Select Page
Cy Twombly

Current teaching

I am currently teaching as part of a new Environmental Risk Management course at Stockholm University. It is offered as part of a Master’s degree in Environmental Sciences. 

My lectures are on the philosophy of risk and uncertainty, with an application to climate science. Here is a rough syllabus.

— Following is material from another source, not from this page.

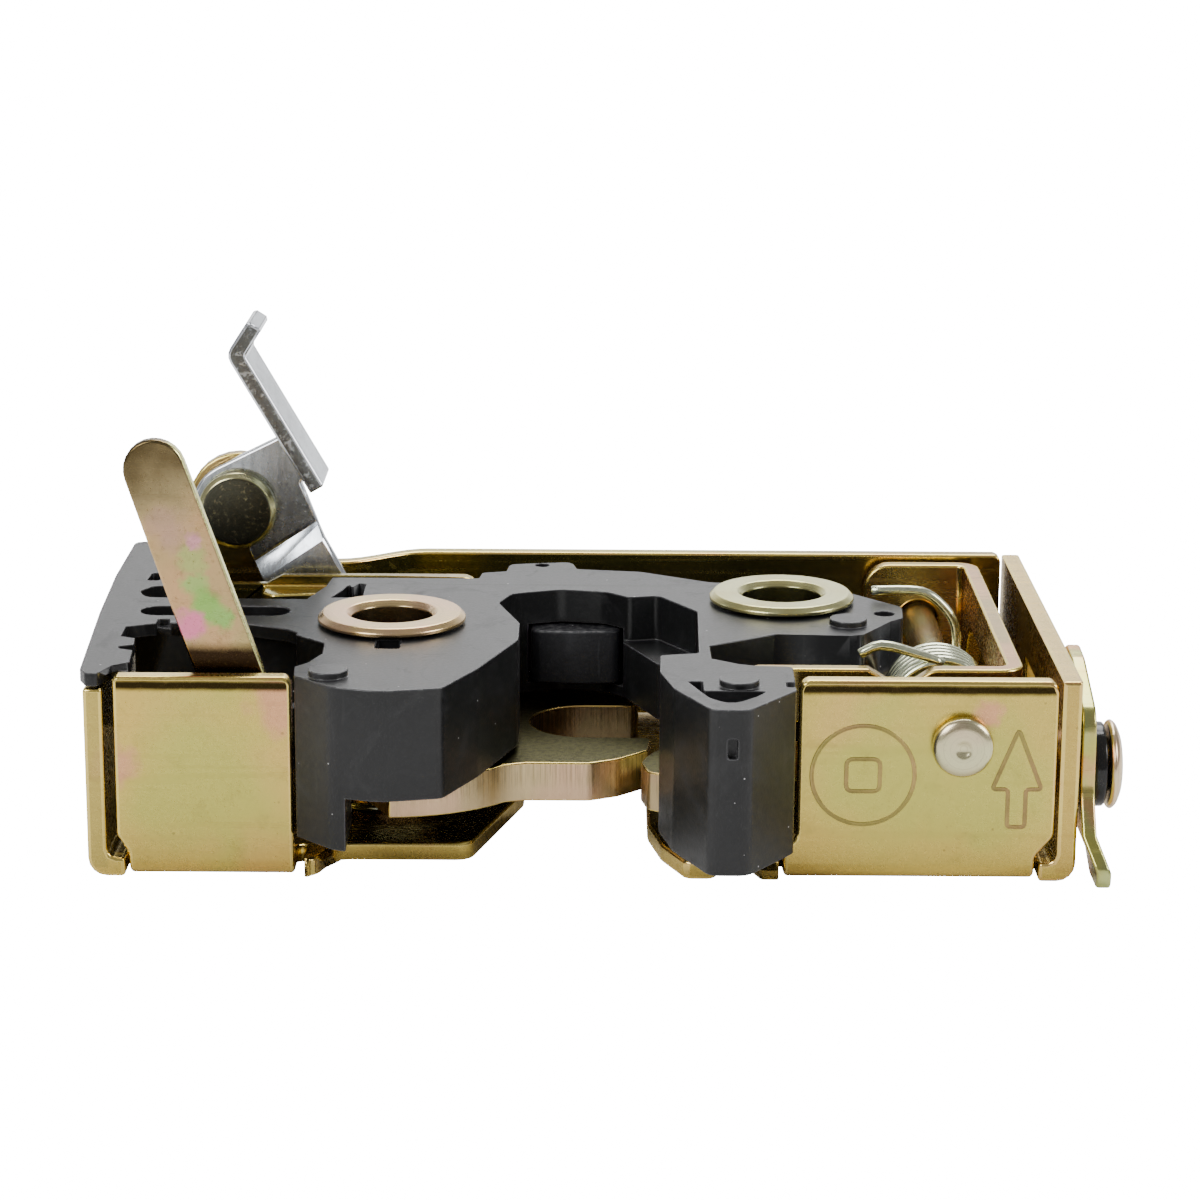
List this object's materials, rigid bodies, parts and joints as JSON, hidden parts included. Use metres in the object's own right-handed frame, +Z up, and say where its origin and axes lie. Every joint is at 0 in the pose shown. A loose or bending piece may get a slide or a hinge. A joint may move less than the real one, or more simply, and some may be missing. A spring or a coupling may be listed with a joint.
{
  "type": "car door lock",
  "caption": "Side door lock of a car: folded plated steel case, black plastic housing with a striker throat, turning catch and pawl, and release, inside, outside and locking levers.",
  "frame": {"origin": "under the middle of the lock's box, on the underside of the case's base plate", "axes": "+X along the case to the side of the outside lever, +Y from the front flanges to the back plate, +Z up through the case"},
  "size_m": [0.1082, 0.0684, 0.0503],
  "materials": {
    "yellow_zinc": "yellow passivated zinc plate with pink and green tints",
    "sheared_zinc": "yellow passivated zinc over sheared edges",
    "bright_zinc": "bright zinc plate",
    "spring_steel": "plated spring wire",
    "black_plastic": "satin black moulded plastic",
    "black_rubber": "matt black rubber"
  },
  "bodies": {
    "case": {"case_tray": "yellow_zinc", "back_plate": "yellow_zinc", "plastic_housing": "black_plastic", "rubber_buffer": "black_rubber", "catch_bush": "yellow_zinc", "pawl_bush": "yellow_zinc", "catch_spring": "spring_steel", "pawl_spring": "spring_steel", "release_pin": "yellow_zinc", "release_spring": "spring_steel", "lever_stud": "yellow_zinc", "lever_washer": "black_plastic", "inside_rivet": "yellow_zinc", "lock_pin": "yellow_zinc"},
    "catch_body": {"catch": "sheared_zinc"},
    "pawl_body": {"pawl": "sheared_zinc"},
    "release_body": {"release_bracket": "yellow_zinc"},
    "outside_lever_body": {"outside_lever": "yellow_zinc"},
    "inside_lever_body": {"inside_lever": "bright_zinc"},
    "transfer_bar_body": {"transfer_bar": "yellow_zinc"},
    "lock_lever_body": {"lock_lever": "yellow_zinc"}
  },
  "joints": [
    {"name": "catch_turn", "type": "hinge", "parent": "case", "child": "catch_body", "pos_m": [-0.0219, -0.0017, 0.0052], "axis": [0, 0, 1], "range_deg": [-55, 0]},
    {"name": "pawl_turn", "type": "hinge", "parent": "case", "child": "pawl_body", "pos_m": [0.02, 0.0079, 0.0052], "axis": [0, 0, 1], "range_deg": [0, 16.5]},
    {"name": "outside_lever_turn", "type": "hinge", "parent": "case", "child": "outside_lever_body", "pos_m": [0.0491, -0.0142, 0.0102], "axis": [1, 0, 0], "range_deg": [-20, 0], "stiffness_Nm_per_rad": 0.3},
    {"name": "release_bracket_turn", "type": "hinge", "parent": "case", "child": "release_body", "pos_m": [0.0368, -0.0175, 0.0146], "axis": [0, 1, 0], "range_deg": [0, 10], "stiffness_Nm_per_rad": 0.3},
    {"name": "inside_lever_turn", "type": "hinge", "parent": "case", "child": "inside_lever_body", "pos_m": [-0.0407, 0.0247, 0.0283], "axis": [0, 1, 0], "range_deg": [0, 20], "stiffness_Nm_per_rad": 0.3},
    {"name": "transfer_bar_slide", "type": "slide", "parent": "case", "child": "transfer_bar_body", "axis": [1, 0, 0], "range_m": [-0.0031, 0]},
    {"name": "lock_lever_turn", "type": "hinge", "parent": "case", "child": "lock_lever_body", "pos_m": [-0.0345, -0.0202, 0.0124], "axis": [0, 1, 0], "range_deg": [0, 18]}
  ],
  "couplings": [
    {"joint": "pawl_turn", "follows": "catch_turn", "ratio": -0.3},
    {"joint": "release_bracket_turn", "follows": "outside_lever_turn", "ratio": -0.5},
    {"joint": "transfer_bar_slide", "follows": "inside_lever_turn", "m_per_rad": -0.0086}
  ]
}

Lecture 1: Introduction to risk and uncertainty. What is risk? How does it connect with the concepts of uncertainty and probability? What does it mean to measure risk? Objective vs. subjective probability. Aleatory vs. epistemic uncertainty

Lecture 2: Introduction to decision theory. The idea of a “decision theory”. Expected utility theory as an example. Descriptive and normative decision theory. The role of uncertainty in decision-making. The role of values in decision making. Preferences and values. Representing preferences with utilities. Incomplete preferences, incomparability and hard choices.

Lecture 3: Uncertainty and values. Sources of uncertainty in science. Measurement and instrumentation. The role of statistics in science. Can science be free from values? Inductive risk. The role of values in risk assessments.

Lecture 4: Case study: model uncertainty in climate science. Sources and kinds of uncertainty in climate models. Robust results. Values in climate modelling.

Lecture 5: Policymaking with uncertainty. How do we quantify and communicate uncertainty? What will decision makers do with the information we give them? How to make decisions in the face of significant uncertainty.

     

    Past teaching

    2018/19 I taught Philosophy and Public Policy, for part of the course. 

    2017/18 I taught PH104: Formal methods of philosophical argumentation. 

    • Functions: A supplementary note on functions between sets, types of functions (injective, surjective, bijective) and function composition.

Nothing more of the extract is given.